[start Provided data]

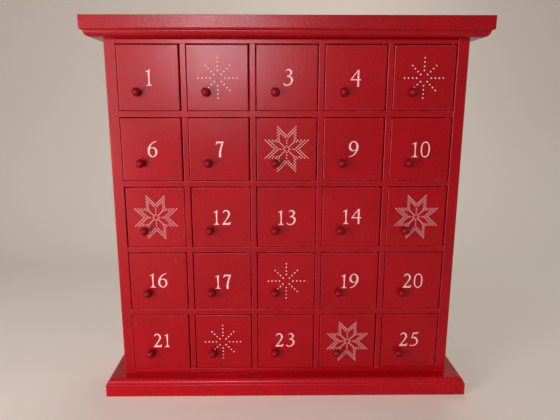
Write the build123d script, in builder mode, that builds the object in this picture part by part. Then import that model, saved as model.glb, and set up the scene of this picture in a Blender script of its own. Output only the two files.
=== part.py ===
from build123d import *
import os

# Wooden advent calendar: a shallow painted cabinet with a grid of small inset doors.
# Sizes are in millimetres. +Z is up, -Y is the front, and the origin is the middle of the
# base's underside.

# The grid of compartments, numbered from the top left like lines of text
rows = 5
columns = 5
opening_w = 60.4
opening_h = 62.1

# The case
case_d = 70.0
side_t = 10.8
rail_t = 4.7
shelf_t = 6.0
divider_t = 5.6
back_t = 3.0
rabbet_w = 5.0
lap_share = 0.5
case_edge_r = 0.6
side_corner_r = 0.9

# The crown and the base: boards that stand out past the case, with a moulded edge
board_t = 18.6
overhang = 16.6
crown_round = 5.6
crown_step = 2.7
crown_edge_r = 2.2
base_round = 4.9
base_step = 1.2
base_edge_r = 1.0
step_h = 0.3
outer_edge_r = 0.6

# The doors, flush with the case's front
door_t = 7.0
side_gap = 0.8
top_gap = 0.8
bottom_gap = 0.4
door_edge_r = 0.6
hinge_edge_r = 1.2
# How far each door hangs to the right of the middle of its opening, line by line
door_shifts = [
    [-0.4, -0.3, 0.1, -0.15, -0.2],
    [-0.4, -0.4, 0.0, -0.3, -0.3],
    [0.4, 0.4, 0.3, -0.2, -0.3],
    [0.0, 0.2, 0.3, -0.1, 0.0],
    [-0.3, 0.0, 0.0, -0.2, 0.1],
]

# The hinge pins: plain pins pressed into the shelves and rails, running in the doors
pin_r = 1.0
pin_clearance = 0.05
pin_end_gap = 0.1
pin_seat = 2.6
pin_reach = 4.0
pivot_in = 3.5
pivot_back = 2.2

# The knobs: turned balls, each with a tenon glued into its door
ball_r = 4.25
knob_reach = 9.2
neck_r = 2.4
tenon_r = 2.0
tenon_len = 5.0
knob_in = 18.7
# How high the knobs sit above their compartments' floors, line by line
knob_ups = [17.8, 17.8, 17.5, 19.0, 19.3]

# The stops: strips on each compartment's left wall, just behind the door
stop_w = 3.0
stop_d = 3.0
stop_len = 36.0
stop_gap = 0.3

# What follows from those sizes
pitch_x = opening_w + divider_t
pitch_z = opening_h + shelf_t
body_w = columns * pitch_x - divider_t + 2 * side_t
body_h = rows * pitch_z - shelf_t + 2 * rail_t
inner_w = body_w - 2 * side_t
inner_d = case_d - back_t
board_w = body_w + 2 * overhang
board_d = case_d + overhang
total_h = body_h + 2 * board_t
back_y = board_d / 2
front_y = back_y - case_d
inner_y = front_y + inner_d / 2
mid_z = total_h / 2
door_w = opening_w - 2 * side_gap
door_h = opening_h - top_gap - bottom_gap
pivot_y = front_y + pivot_back


def opening_left(column):
    """X of a compartment's left wall."""
    return -inner_w / 2 + column * pitch_x


def opening_floor(row):
    """Z of a compartment's floor, with row 0 at the top."""
    return board_t + rail_t + (rows - 1 - row) * pitch_z


def door_left(row, column):
    """X of a door's free edge."""
    return opening_left(column) + side_gap + door_shifts[row % 5][column % 5]


def pivot_x(row, column):
    """X of a door's hinge line."""
    return door_left(row, column) + door_w - pivot_in


def knob_place(row, column):
    """X and Z of a knob's axis."""
    return opening_left(column) + knob_in, opening_floor(row) + knob_ups[row % 5]


def places():
    """Every compartment's row and column."""
    return [(row, column) for row in range(rows) for column in range(columns)]


def lower_pin_ends():
    """Where the hinge lines come out of the compartments' floors."""
    return [(pivot_x(r, c), pivot_y, opening_floor(r)) for r, c in places()]


def upper_pin_ends():
    """Where the hinge lines come out of the compartments' ceilings."""
    return [(pivot_x(r, c), pivot_y, opening_floor(r) + opening_h) for r, c in places()]


def round_front_edges(builder, direction):
    """Ease the long front edges of a board."""
    front = builder.edges().filter_by(direction).group_by(Axis.Y)[0]
    fillet(front, case_edge_r)


def moulded_board(edge_round, step, edge_r):
    """A board with its moulding on the front and the ends, fascia down, on the ground."""
    fascia = board_t - edge_round
    with BuildPart() as board:
        with BuildSketch():
            Rectangle(board_w, board_d)
        extrude(amount=fascia)
        upper = board.faces().sort_by(Axis.Z)[-1].edges().sort_by(Axis.Y)[:-1]
        fillet(upper, edge_r)
        lower = board.faces().sort_by(Axis.Z)[0].edges().sort_by(Axis.Y)[:-1]
        fillet(lower, outer_edge_r)
        with BuildSketch(Plane.XY.offset(fascia)):
            with Locations((0, step / 2)):
                Rectangle(board_w - 2 * step, board_d - step)
        extrude(amount=edge_round)
        top = board.faces().sort_by(Axis.Z)[-1].edges().sort_by(Axis.Y)[:-1]
        fillet(top, edge_round - step_h)
    return board.part


def side_board(sign):
    """One side of the case, with a rabbet for the back panel."""
    with BuildPart() as side:
        with BuildSketch(Plane.XY.offset(board_t)):
            with Locations((sign * (body_w - side_t) / 2, front_y + case_d / 2)):
                Rectangle(side_t, case_d)
            with Locations((sign * (inner_w + rabbet_w) / 2, back_y - back_t / 2)):
                Rectangle(rabbet_w, back_t, mode=Mode.SUBTRACT)
        extrude(amount=body_h)
        front = side.edges().filter_by(Axis.Z).group_by(Axis.Y)[0]
        fillet(front.sort_by(Axis.X)[0 if sign < 0 else -1], side_corner_r)
        front = side.edges().filter_by(Axis.Z).group_by(Axis.Y)[0]
        fillet(front.sort_by(Axis.X)[-1 if sign < 0 else 0], case_edge_r)
    return side


def door_panel(row, column):
    """A door with its front edge rounded at the hinge, its two pin holes and its knob hole."""
    left = door_left(row, column)
    bottom = opening_floor(row) + bottom_gap
    with BuildPart() as door:
        with BuildSketch(Plane.XY.offset(bottom)) as plan:
            with Locations((left + door_w / 2, front_y + door_t / 2)):
                Rectangle(door_w, door_t)
            hinge_edge = plan.vertices().group_by(Axis.X)[-1].sort_by(Axis.Y)[0]
            fillet(hinge_edge, hinge_edge_r)
        extrude(amount=door_h)
        free_edges = door.edges().filter_by(Axis.Z).group_by(Axis.X)[0]
        fillet(free_edges, door_edge_r)
        rims = door.faces().sort_by(Axis.Z)[-1].edges() + door.faces().sort_by(Axis.Z)[0].edges()
        fillet(rims, door_edge_r)
        for level, depth in ((bottom, 1), (bottom + door_h, -1)):
            with BuildSketch(Plane.XY.offset(level)):
                with Locations((pivot_x(row, column), pivot_y)):
                    Circle(pin_r + pin_clearance)
            extrude(amount=depth * (pin_reach + pin_end_gap), mode=Mode.SUBTRACT)
        with BuildSketch(Plane.XZ.offset(-front_y)):
            with Locations(knob_place(row, column)):
                Circle(tenon_r)
        extrude(amount=-tenon_len, mode=Mode.SUBTRACT)
    return door


def turned_knob(row, column):
    """A ball knob on a short neck, with its tenon in the door."""
    x, z = knob_place(row, column)
    ball_y = ball_r - knob_reach
    neck_y = ball_y + (ball_r ** 2 - neck_r ** 2) ** 0.5
    with BuildPart() as knob:
        with BuildSketch(Plane((x, front_y, z))):
            with BuildLine():
                Polyline((0, -knob_reach), (0, tenon_len), (tenon_r, tenon_len), (tenon_r, 0),
                         (neck_r, 0), (neck_r, neck_y))
                ThreePointArc((neck_r, neck_y), (ball_r, ball_y), (0, -knob_reach))
            make_face()
        revolve(axis=Axis((x, front_y, z), (0, 1, 0)))
    return knob


with BuildPart() as base_board:
    add(moulded_board(base_round, base_step, base_edge_r))
base_board.part.label = "base_board"

crown_blank = moulded_board(crown_round, crown_step, crown_edge_r)
with BuildPart() as crown_board:
    mirror(crown_blank, about=Plane.XY.offset(mid_z))
crown_board.part.label = "crown_board"

side_left = side_board(-1)
side_left.part.label = "side_left"

side_right = side_board(1)
side_right.part.label = "side_right"

# The pins come first, because they cut their own seats in the boards that hold them
with BuildPart() as hinge_pins:
    for x, y, z in lower_pin_ends():
        with BuildSketch(Plane.XY.offset(z - pin_seat)):
            with Locations((x, y)):
                Circle(pin_r)
        extrude(amount=pin_seat + bottom_gap + pin_reach)
    for x, y, z in upper_pin_ends():
        with BuildSketch(Plane.XY.offset(z + pin_seat)):
            with Locations((x, y)):
                Circle(pin_r)
        extrude(amount=-(pin_seat + top_gap + pin_reach))
hinge_pins.part.label = "hinge_pins"

# The case's own floor and ceiling, between the sides
with BuildPart() as case_ends:
    with BuildSketch(Plane.XY.offset(board_t)):
        with Locations((0, inner_y)):
            Rectangle(inner_w, inner_d)
    extrude(amount=rail_t)
    with BuildSketch(Plane.XY.offset(total_h - board_t)):
        with Locations((0, inner_y)):
            Rectangle(inner_w, inner_d)
    extrude(amount=-rail_t)
    add(hinge_pins.part, mode=Mode.SUBTRACT)
    round_front_edges(case_ends, Axis.X)
case_ends.part.label = "case_ends"

# The shelves run right across, and have slots from the back for the dividers
with BuildPart() as shelves:
    for row in range(rows - 1):
        top = opening_floor(row)
        with BuildSketch(Plane.XY.offset(top)):
            with Locations((0, inner_y)):
                Rectangle(inner_w, inner_d)
            for column in range(1, columns):
                slot_d = inner_d * lap_share
                with Locations((opening_left(column) - divider_t / 2, front_y + inner_d - slot_d / 2)):
                    Rectangle(divider_t, slot_d, mode=Mode.SUBTRACT)
        extrude(amount=-shelf_t)
    add(hinge_pins.part, mode=Mode.SUBTRACT)
    round_front_edges(shelves, Axis.X)
shelves.part.label = "shelves"

# The dividers stand between the case's floor and ceiling, with slots from the front
with BuildPart() as dividers:
    for column in range(1, columns):
        middle = opening_left(column) - divider_t / 2
        with BuildSketch(Plane.YZ.offset(middle - divider_t / 2)):
            with Locations((inner_y, mid_z)):
                Rectangle(inner_d, body_h - 2 * rail_t)
            for row in range(rows - 1):
                slot_d = inner_d * (1 - lap_share)
                with Locations((front_y + slot_d / 2, opening_floor(row) - shelf_t / 2)):
                    Rectangle(slot_d, shelf_t, mode=Mode.SUBTRACT)
        extrude(amount=divider_t)
    round_front_edges(dividers, Axis.Z)
dividers.part.label = "dividers"

with BuildPart() as back_panel:
    with BuildSketch(Plane.XZ.offset(-back_y)):
        with Locations((0, mid_z)):
            Rectangle(inner_w + 2 * rabbet_w, body_h)
    extrude(amount=back_t)
back_panel.part.label = "back_panel"

with BuildPart() as door_stops:
    for row, column in places():
        stop_y = front_y + door_t + stop_gap
        stop_z = opening_floor(row) + (opening_h - stop_len) / 2
        with BuildSketch(Plane.XY.offset(stop_z)):
            with Locations((opening_left(column) + stop_w / 2, stop_y + stop_d / 2)):
                Rectangle(stop_w, stop_d)
        extrude(amount=stop_len)
door_stops.part.label = "door_stops"

doors = []
knobs = []
for number, (row, column) in enumerate(places(), start=1):
    door = door_panel(row, column)
    door.part.label = f"door_{number:02d}"
    doors.append(door)
    knob = turned_knob(row, column)
    knob.part.label = f"knob_{number:02d}"
    knobs.append(knob)

os.makedirs("parts", exist_ok=True)
export_step(base_board.part, "parts/base_board.step")
export_step(crown_board.part, "parts/crown_board.step")
export_step(side_left.part, "parts/side_left.step")
export_step(side_right.part, "parts/side_right.step")
export_step(case_ends.part, "parts/case_ends.step")
export_step(shelves.part, "parts/shelves.step")
export_step(dividers.part, "parts/dividers.step")
export_step(back_panel.part, "parts/back_panel.step")
export_step(hinge_pins.part, "parts/hinge_pins.step")
export_step(door_stops.part, "parts/door_stops.step")
for door in doors:
    export_step(door.part, f"parts/{door.part.label}.step")
for knob in knobs:
    export_step(knob.part, f"parts/{knob.part.label}.step")
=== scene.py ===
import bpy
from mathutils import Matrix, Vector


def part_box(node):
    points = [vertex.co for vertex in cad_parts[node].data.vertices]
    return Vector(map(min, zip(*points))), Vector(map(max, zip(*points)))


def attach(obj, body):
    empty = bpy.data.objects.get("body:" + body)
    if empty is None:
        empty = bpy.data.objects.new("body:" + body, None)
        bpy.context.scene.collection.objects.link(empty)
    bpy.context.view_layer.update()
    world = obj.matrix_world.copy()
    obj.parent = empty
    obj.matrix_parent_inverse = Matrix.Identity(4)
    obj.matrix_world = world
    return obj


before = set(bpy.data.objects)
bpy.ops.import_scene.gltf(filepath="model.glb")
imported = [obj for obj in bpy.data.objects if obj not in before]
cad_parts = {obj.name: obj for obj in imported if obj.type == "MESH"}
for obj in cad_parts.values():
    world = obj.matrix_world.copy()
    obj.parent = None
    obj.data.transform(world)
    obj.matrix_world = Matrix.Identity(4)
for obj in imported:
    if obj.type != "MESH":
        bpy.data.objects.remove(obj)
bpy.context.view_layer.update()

import math

import bmesh
import bpy
from mathutils import Euler, Matrix, Vector

MM = 0.001
ROWS = 5
COLUMNS = 5
DOOR_COUNT = ROWS * COLUMNS

# ---------------------------------------------------------------- camera

# Turns are in degrees, lens and sensor in camera millimetres, the shift in sensor widths
CAMERA_PLACE = Vector((-18.1, -531.7, 302.1)) * MM
CAMERA_DOWN = 12.347
CAMERA_RIGHT = 0.625
CAMERA_LENS = 32.84
CAMERA_SENSOR = 36.0
CAMERA_SHIFT = (0.0109, 0.0108)
CAMERA_NEAREST = 10 * MM

camera_data = bpy.data.cameras.new("camera")
camera_data.sensor_width = CAMERA_SENSOR
camera_data.sensor_fit = "HORIZONTAL"
camera_data.lens = CAMERA_LENS
camera_data.shift_x, camera_data.shift_y = CAMERA_SHIFT
camera_data.clip_start = CAMERA_NEAREST
camera = bpy.data.objects.new("camera", camera_data)
camera.location = CAMERA_PLACE
camera.rotation_euler = Euler((math.radians(90 - CAMERA_DOWN), 0, math.radians(-CAMERA_RIGHT)))
bpy.context.scene.collection.objects.link(camera)
bpy.context.scene.camera = camera
bpy.context.scene.view_settings.view_transform = "Standard"


# ---------------------------------------------------------------- materials

def new_material(name):
    """A material with an empty surface shader; returns it with its tree, shader and place."""
    material = bpy.data.materials.new(name)
    material.use_nodes = True
    tree = material.node_tree
    shader = tree.nodes["Principled BSDF"]
    place = tree.nodes.new("ShaderNodeTexCoord").outputs["Object"]
    return material, tree, shader, place


def noise(tree, place, scale, detail=2.0, roughness=0.5, stretch=(1, 1, 1)):
    """Cloudy noise with so many clouds to the metre, squeezed along an axis by stretch."""
    mapping = tree.nodes.new("ShaderNodeMapping")
    mapping.inputs["Scale"].default_value = stretch
    tree.links.new(place, mapping.inputs["Vector"])
    texture = tree.nodes.new("ShaderNodeTexNoise")
    texture.inputs["Scale"].default_value = scale
    texture.inputs["Detail"].default_value = detail
    texture.inputs["Roughness"].default_value = roughness
    tree.links.new(mapping.outputs["Vector"], texture.inputs["Vector"])
    return texture.outputs["Fac"]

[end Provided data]

◆ What is required ◆
Nothing but the lines from the line that contains "for door in" through the line that contains "import math" should be given again, each exactly as it stands, both ends included.

◆ Answer to this task ◆
for door in doors:
    export_step(door.part, f"parts/{door.part.label}.step")
for knob in knobs:
    export_step(knob.part, f"parts/{knob.part.label}.step")
=== scene.py ===
import bpy
from mathutils import Matrix, Vector


def part_box(node):
    points = [vertex.co for vertex in cad_parts[node].data.vertices]
    return Vector(map(min, zip(*points))), Vector(map(max, zip(*points)))


def attach(obj, body):
    empty = bpy.data.objects.get("body:" + body)
    if empty is None:
        empty = bpy.data.objects.new("body:" + body, None)
        bpy.context.scene.collection.objects.link(empty)
    bpy.context.view_layer.update()
    world = obj.matrix_world.copy()
    obj.parent = empty
    obj.matrix_parent_inverse = Matrix.Identity(4)
    obj.matrix_world = world
    return obj


before = set(bpy.data.objects)
bpy.ops.import_scene.gltf(filepath="model.glb")
imported = [obj for obj in bpy.data.objects if obj not in before]
cad_parts = {obj.name: obj for obj in imported if obj.type == "MESH"}
for obj in cad_parts.values():
    world = obj.matrix_world.copy()
    obj.parent = None
    obj.data.transform(world)
    obj.matrix_world = Matrix.Identity(4)
for obj in imported:
    if obj.type != "MESH":
        bpy.data.objects.remove(obj)
bpy.context.view_layer.update()

import math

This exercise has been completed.